◆ **Work required**
From the listing below, extract every line in which the word "that" appears.
### Listing ###
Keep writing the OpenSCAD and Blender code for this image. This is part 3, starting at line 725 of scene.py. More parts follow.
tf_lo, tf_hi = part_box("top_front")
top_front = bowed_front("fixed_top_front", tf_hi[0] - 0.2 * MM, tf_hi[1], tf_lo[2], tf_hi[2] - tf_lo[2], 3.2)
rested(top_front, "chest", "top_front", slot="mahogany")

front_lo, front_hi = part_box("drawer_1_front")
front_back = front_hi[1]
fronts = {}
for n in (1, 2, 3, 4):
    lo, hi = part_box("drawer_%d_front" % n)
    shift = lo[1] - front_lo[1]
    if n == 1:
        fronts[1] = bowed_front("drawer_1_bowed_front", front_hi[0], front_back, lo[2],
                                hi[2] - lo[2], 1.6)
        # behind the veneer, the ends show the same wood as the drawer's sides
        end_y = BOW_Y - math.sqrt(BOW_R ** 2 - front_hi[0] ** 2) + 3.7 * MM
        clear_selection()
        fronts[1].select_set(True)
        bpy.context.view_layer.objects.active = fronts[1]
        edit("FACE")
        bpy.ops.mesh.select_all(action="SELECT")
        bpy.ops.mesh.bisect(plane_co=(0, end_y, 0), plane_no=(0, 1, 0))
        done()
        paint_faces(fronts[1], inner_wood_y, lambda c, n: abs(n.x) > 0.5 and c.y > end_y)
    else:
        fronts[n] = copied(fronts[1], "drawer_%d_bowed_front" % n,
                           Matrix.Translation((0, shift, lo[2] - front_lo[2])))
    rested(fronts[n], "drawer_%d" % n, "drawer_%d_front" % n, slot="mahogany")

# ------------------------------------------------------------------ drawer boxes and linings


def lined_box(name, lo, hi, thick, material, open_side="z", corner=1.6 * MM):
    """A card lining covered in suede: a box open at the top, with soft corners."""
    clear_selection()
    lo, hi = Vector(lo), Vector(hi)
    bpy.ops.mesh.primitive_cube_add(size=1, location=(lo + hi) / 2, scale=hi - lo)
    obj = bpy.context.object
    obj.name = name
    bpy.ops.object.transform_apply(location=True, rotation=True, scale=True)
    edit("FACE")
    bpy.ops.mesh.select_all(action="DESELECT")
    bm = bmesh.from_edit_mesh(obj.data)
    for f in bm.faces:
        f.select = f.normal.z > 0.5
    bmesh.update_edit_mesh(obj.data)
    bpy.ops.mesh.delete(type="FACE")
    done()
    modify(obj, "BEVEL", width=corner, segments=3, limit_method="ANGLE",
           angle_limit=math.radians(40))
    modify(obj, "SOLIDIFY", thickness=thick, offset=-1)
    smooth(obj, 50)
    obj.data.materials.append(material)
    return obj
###
### Listing ###
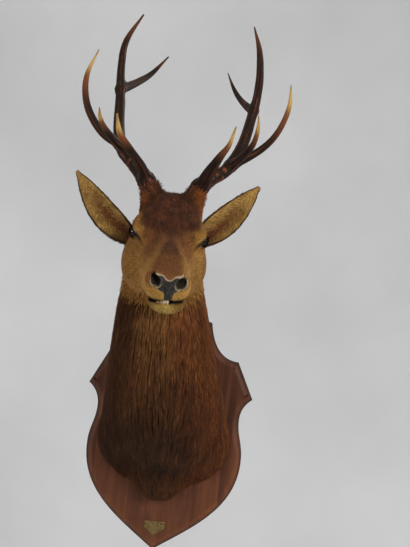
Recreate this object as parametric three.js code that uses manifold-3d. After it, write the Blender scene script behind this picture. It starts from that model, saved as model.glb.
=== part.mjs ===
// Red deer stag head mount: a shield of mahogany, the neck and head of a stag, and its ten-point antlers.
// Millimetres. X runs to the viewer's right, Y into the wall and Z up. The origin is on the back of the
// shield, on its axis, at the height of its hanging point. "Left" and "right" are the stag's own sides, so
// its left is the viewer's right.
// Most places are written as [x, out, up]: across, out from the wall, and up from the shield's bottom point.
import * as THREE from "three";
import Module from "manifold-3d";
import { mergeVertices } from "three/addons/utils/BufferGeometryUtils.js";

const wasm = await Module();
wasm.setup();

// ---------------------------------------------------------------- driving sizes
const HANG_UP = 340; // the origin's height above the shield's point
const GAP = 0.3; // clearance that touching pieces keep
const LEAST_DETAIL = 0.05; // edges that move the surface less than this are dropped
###
◆ **In response**
Recreate this object as parametric three.js code that uses manifold-3d. After it, write the Blender scene script behind this picture. It starts from that model, saved as model.glb.
const GAP = 0.3; // clearance that touching pieces keep
const LEAST_DETAIL = 0.05; // edges that move the surface less than this are dropped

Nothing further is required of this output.